What is needed is the run of lines from the one containing "into the heart" through the one containing "bpy.data.objects.remove(obj)", echoed exactly, with both ends kept and nothing added.

- - - - -

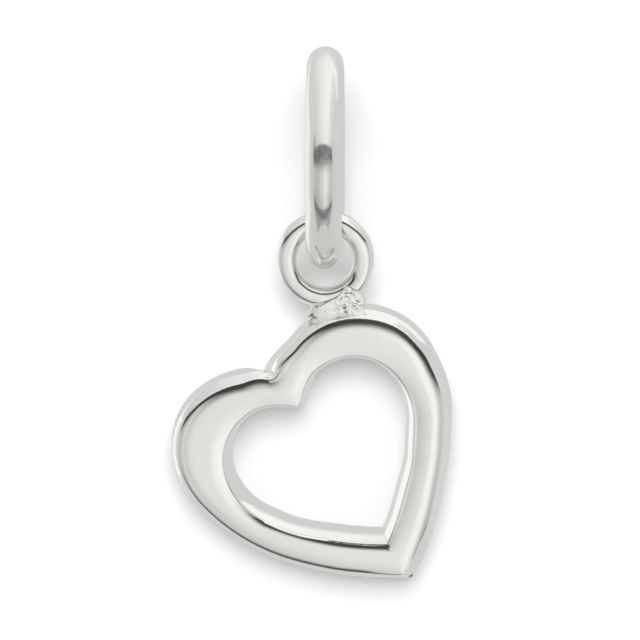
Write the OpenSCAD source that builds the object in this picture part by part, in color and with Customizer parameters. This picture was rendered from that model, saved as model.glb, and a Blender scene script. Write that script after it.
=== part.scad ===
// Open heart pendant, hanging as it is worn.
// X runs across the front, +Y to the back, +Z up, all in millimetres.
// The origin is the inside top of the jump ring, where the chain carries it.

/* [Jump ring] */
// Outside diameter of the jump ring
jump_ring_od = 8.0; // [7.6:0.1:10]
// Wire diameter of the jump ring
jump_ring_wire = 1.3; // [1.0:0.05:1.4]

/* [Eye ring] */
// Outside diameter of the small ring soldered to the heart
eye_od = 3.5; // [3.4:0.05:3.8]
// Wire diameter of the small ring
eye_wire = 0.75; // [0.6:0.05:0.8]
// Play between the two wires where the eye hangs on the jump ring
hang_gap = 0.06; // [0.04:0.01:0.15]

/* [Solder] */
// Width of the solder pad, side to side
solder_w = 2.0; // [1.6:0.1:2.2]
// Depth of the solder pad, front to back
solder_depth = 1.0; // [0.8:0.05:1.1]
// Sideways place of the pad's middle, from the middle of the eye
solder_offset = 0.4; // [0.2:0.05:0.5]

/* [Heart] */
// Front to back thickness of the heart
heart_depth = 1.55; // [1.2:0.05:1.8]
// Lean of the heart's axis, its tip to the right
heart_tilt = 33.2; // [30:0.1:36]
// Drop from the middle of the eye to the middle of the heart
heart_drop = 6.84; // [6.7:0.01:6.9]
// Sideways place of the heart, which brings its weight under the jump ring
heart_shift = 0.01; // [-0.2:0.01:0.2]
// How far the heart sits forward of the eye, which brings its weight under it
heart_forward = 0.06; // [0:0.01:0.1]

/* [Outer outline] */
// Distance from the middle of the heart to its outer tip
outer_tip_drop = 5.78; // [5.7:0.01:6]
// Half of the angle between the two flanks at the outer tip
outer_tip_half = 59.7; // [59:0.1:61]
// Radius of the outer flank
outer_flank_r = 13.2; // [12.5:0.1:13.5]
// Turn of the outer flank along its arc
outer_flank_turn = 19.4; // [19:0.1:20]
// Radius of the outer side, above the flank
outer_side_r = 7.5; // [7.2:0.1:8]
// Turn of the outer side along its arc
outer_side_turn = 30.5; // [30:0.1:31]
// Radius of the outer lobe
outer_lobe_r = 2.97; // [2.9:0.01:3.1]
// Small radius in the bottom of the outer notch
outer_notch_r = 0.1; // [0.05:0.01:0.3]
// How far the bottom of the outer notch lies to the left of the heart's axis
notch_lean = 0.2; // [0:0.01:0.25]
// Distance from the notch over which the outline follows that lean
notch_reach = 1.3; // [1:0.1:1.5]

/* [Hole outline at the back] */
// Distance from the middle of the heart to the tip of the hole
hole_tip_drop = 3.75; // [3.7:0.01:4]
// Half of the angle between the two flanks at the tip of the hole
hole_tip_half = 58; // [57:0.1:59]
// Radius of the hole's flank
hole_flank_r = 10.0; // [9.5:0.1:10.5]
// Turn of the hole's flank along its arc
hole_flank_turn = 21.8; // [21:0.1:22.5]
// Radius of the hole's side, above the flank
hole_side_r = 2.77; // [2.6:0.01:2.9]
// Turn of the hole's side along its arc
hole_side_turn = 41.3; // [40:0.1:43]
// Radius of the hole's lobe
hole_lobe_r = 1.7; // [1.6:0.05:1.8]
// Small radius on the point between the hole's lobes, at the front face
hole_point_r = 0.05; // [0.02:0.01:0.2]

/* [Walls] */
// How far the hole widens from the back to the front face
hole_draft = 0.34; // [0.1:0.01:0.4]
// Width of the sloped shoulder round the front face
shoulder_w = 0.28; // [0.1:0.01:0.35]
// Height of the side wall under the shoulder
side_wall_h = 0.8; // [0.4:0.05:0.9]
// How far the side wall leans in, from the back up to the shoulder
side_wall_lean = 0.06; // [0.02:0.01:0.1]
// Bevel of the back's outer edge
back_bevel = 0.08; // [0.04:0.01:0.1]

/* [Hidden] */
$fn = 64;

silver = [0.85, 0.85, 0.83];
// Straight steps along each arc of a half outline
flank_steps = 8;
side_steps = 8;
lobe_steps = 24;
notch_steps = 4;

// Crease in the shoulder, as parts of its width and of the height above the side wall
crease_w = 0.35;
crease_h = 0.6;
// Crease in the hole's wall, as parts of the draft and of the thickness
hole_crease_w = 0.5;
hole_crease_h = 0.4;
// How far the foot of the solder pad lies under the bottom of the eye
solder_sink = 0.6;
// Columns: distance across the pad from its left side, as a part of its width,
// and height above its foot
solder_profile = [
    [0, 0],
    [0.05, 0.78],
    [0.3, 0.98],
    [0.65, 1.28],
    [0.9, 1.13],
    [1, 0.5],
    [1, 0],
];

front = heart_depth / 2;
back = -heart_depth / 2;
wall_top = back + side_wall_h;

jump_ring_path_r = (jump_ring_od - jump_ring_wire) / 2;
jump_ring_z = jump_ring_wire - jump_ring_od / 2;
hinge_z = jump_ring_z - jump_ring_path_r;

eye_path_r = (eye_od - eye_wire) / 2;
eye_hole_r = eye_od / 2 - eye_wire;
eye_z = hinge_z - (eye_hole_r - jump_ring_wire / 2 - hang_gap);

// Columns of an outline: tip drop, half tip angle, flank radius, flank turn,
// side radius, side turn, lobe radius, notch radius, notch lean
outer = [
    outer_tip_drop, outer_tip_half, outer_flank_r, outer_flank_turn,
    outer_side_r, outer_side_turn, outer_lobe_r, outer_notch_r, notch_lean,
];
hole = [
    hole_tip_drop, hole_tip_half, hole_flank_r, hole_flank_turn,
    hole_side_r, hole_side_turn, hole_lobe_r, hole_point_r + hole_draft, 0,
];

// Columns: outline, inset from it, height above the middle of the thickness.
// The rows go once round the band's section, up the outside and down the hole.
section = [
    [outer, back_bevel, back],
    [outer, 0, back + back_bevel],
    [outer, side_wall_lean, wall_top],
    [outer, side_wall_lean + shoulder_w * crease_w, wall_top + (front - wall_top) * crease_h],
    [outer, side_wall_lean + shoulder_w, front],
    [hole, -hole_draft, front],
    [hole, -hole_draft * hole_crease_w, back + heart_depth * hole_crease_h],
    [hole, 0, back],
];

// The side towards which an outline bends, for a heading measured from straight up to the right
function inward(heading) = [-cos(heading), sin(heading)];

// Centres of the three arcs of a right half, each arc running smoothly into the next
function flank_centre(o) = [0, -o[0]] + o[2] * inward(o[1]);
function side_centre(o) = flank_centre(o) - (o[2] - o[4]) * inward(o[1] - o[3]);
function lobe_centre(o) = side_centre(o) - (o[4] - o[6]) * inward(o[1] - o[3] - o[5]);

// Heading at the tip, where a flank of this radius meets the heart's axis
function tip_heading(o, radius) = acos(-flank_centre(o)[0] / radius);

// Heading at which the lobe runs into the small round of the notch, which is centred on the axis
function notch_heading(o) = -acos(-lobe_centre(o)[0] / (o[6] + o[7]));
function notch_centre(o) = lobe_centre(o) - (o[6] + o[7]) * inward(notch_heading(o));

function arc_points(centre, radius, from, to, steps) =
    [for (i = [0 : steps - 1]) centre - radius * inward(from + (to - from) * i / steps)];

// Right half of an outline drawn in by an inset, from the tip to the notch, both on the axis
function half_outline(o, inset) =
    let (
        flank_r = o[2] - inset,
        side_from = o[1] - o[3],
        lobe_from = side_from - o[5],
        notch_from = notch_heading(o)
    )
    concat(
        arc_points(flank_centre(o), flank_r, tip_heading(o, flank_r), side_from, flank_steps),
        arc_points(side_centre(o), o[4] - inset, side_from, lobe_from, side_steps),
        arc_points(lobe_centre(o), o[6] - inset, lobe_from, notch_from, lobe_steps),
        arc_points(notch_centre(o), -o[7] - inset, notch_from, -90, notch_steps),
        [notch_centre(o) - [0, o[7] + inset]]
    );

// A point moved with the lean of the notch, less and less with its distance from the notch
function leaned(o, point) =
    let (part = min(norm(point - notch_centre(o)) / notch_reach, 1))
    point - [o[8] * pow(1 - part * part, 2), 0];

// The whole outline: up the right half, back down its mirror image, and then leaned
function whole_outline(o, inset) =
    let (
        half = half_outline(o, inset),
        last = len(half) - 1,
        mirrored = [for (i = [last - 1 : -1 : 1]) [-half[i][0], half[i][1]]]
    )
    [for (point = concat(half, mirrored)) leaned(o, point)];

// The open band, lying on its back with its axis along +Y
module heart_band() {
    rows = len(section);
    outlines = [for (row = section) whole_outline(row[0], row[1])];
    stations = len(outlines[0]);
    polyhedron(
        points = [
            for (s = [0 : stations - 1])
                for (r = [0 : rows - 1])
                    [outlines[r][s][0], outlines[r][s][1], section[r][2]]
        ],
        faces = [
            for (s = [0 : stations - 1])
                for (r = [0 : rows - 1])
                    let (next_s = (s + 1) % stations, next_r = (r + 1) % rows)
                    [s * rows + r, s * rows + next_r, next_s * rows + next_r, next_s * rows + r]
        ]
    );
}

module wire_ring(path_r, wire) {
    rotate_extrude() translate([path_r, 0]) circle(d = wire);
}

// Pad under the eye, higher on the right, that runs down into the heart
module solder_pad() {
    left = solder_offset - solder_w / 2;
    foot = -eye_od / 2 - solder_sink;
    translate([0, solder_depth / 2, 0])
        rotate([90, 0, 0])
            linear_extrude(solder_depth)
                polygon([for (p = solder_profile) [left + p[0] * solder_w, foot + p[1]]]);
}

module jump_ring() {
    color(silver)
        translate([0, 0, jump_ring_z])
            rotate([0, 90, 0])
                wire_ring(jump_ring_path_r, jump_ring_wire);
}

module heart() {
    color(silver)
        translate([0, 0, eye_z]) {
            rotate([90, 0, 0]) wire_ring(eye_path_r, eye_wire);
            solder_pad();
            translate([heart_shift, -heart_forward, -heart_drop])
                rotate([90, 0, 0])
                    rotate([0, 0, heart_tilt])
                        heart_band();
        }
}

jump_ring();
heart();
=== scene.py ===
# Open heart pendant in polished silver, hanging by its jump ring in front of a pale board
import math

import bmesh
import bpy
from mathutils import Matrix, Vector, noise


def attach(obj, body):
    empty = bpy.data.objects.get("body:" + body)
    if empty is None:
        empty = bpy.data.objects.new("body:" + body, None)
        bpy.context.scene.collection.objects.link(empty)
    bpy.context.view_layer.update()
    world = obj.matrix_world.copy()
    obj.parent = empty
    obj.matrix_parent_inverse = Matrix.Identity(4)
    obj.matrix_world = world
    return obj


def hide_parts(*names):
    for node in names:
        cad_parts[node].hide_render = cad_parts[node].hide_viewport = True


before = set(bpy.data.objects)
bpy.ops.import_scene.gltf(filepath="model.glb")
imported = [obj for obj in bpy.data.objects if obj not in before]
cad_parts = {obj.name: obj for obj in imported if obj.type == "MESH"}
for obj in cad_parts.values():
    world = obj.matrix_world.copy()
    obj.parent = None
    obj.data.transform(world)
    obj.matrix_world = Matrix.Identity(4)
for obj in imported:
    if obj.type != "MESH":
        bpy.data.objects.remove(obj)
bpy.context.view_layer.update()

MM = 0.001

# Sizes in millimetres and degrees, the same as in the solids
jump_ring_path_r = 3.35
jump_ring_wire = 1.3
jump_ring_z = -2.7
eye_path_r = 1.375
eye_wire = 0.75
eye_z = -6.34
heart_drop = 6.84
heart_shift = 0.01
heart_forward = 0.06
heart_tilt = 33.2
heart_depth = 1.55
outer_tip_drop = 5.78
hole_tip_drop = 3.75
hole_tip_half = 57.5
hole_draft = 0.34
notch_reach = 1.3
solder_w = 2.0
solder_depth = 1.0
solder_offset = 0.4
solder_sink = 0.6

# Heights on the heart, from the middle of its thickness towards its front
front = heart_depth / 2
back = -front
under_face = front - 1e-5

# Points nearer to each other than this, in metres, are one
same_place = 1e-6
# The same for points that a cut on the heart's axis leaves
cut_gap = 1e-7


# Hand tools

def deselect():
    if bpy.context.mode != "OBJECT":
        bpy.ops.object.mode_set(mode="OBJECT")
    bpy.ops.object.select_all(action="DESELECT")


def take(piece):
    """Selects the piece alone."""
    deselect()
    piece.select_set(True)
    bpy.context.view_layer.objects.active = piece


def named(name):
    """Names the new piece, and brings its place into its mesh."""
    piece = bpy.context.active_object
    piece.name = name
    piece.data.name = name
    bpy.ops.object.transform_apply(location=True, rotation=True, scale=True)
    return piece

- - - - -

Exercise answer:
// Pad under the eye, higher on the right, that runs down into the heart
module solder_pad() {
    left = solder_offset - solder_w / 2;
    foot = -eye_od / 2 - solder_sink;
    translate([0, solder_depth / 2, 0])
        rotate([90, 0, 0])
            linear_extrude(solder_depth)
                polygon([for (p = solder_profile) [left + p[0] * solder_w, foot + p[1]]]);
}

module jump_ring() {
    color(silver)
        translate([0, 0, jump_ring_z])
            rotate([0, 90, 0])
                wire_ring(jump_ring_path_r, jump_ring_wire);
}

module heart() {
    color(silver)
        translate([0, 0, eye_z]) {
            rotate([90, 0, 0]) wire_ring(eye_path_r, eye_wire);
            solder_pad();
            translate([heart_shift, -heart_forward, -heart_drop])
                rotate([90, 0, 0])
                    rotate([0, 0, heart_tilt])
                        heart_band();
        }
}

jump_ring();
heart();
=== scene.py ===
# Open heart pendant in polished silver, hanging by its jump ring in front of a pale board
import math

import bmesh
import bpy
from mathutils import Matrix, Vector, noise


def attach(obj, body):
    empty = bpy.data.objects.get("body:" + body)
    if empty is None:
        empty = bpy.data.objects.new("body:" + body, None)
        bpy.context.scene.collection.objects.link(empty)
    bpy.context.view_layer.update()
    world = obj.matrix_world.copy()
    obj.parent = empty
    obj.matrix_parent_inverse = Matrix.Identity(4)
    obj.matrix_world = world
    return obj


def hide_parts(*names):
    for node in names:
        cad_parts[node].hide_render = cad_parts[node].hide_viewport = True


before = set(bpy.data.objects)
bpy.ops.import_scene.gltf(filepath="model.glb")
imported = [obj for obj in bpy.data.objects if obj not in before]
cad_parts = {obj.name: obj for obj in imported if obj.type == "MESH"}
for obj in cad_parts.values():
    world = obj.matrix_world.copy()
    obj.parent = None
    obj.data.transform(world)
    obj.matrix_world = Matrix.Identity(4)
for obj in imported:
    if obj.type != "MESH":
        bpy.data.objects.remove(obj)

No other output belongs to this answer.